**Exercise prompt:**
In the entries below, identify every line with the string "before" and copy it.

───

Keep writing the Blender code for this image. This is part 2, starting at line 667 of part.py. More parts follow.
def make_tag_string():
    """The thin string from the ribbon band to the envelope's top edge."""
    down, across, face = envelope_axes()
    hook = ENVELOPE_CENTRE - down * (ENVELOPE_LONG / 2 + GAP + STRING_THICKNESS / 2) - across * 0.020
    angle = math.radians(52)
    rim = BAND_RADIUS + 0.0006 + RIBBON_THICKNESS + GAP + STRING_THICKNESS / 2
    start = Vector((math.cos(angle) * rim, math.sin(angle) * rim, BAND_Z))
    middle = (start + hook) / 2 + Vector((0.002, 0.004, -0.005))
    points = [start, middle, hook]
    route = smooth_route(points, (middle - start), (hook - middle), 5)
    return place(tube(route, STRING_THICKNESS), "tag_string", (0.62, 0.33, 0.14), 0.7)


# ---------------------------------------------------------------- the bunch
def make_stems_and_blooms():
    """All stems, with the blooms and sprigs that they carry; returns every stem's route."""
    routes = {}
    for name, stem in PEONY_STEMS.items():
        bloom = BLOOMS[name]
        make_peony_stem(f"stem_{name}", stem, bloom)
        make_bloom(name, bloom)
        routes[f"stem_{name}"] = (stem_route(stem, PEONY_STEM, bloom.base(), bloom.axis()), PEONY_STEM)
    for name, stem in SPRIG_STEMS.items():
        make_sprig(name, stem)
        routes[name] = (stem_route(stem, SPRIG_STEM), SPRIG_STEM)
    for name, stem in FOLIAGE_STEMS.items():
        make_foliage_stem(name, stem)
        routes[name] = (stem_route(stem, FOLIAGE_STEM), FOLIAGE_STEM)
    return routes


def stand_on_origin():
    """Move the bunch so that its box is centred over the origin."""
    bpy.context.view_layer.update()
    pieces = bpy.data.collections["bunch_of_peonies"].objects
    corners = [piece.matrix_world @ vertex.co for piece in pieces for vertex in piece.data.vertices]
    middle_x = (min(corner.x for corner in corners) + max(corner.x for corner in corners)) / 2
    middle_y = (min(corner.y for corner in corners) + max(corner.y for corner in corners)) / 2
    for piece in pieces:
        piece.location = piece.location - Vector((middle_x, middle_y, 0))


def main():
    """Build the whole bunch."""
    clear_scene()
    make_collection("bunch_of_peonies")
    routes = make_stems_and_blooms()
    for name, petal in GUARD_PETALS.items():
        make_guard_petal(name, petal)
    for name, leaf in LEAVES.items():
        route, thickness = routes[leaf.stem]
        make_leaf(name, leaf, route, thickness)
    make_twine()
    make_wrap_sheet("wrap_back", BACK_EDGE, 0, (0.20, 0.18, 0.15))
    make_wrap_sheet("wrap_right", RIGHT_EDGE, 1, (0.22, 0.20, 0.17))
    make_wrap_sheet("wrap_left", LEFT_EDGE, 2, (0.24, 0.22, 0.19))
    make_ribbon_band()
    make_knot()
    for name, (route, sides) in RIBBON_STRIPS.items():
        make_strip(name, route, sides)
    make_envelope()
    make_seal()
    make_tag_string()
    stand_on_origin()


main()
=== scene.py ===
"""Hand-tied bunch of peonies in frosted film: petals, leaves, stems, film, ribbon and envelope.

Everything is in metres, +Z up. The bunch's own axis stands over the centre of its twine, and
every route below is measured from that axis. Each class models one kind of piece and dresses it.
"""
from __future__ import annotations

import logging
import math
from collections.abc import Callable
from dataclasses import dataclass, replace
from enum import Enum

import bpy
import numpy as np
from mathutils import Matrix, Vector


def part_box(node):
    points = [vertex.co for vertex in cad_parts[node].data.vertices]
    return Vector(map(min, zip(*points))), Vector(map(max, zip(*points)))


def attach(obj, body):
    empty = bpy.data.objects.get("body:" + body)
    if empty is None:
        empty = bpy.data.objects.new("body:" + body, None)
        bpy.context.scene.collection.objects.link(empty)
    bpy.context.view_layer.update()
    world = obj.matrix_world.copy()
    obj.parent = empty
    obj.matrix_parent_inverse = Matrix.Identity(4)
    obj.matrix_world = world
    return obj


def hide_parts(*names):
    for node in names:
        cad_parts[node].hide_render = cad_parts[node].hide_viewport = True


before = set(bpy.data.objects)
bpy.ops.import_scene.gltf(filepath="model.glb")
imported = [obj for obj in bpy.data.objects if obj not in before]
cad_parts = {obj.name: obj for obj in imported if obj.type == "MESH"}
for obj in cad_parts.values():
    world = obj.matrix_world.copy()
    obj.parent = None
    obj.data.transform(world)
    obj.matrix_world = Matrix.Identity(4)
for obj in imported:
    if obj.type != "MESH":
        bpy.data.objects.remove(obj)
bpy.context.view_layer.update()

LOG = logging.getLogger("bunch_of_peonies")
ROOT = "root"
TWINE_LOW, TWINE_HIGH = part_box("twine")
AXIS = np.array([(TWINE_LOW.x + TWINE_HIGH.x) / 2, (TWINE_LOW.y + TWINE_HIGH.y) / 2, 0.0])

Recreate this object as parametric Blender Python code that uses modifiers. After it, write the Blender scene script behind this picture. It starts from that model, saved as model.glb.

───

**Task response:**
before = set(bpy.data.objects)
imported = [obj for obj in bpy.data.objects if obj not in before]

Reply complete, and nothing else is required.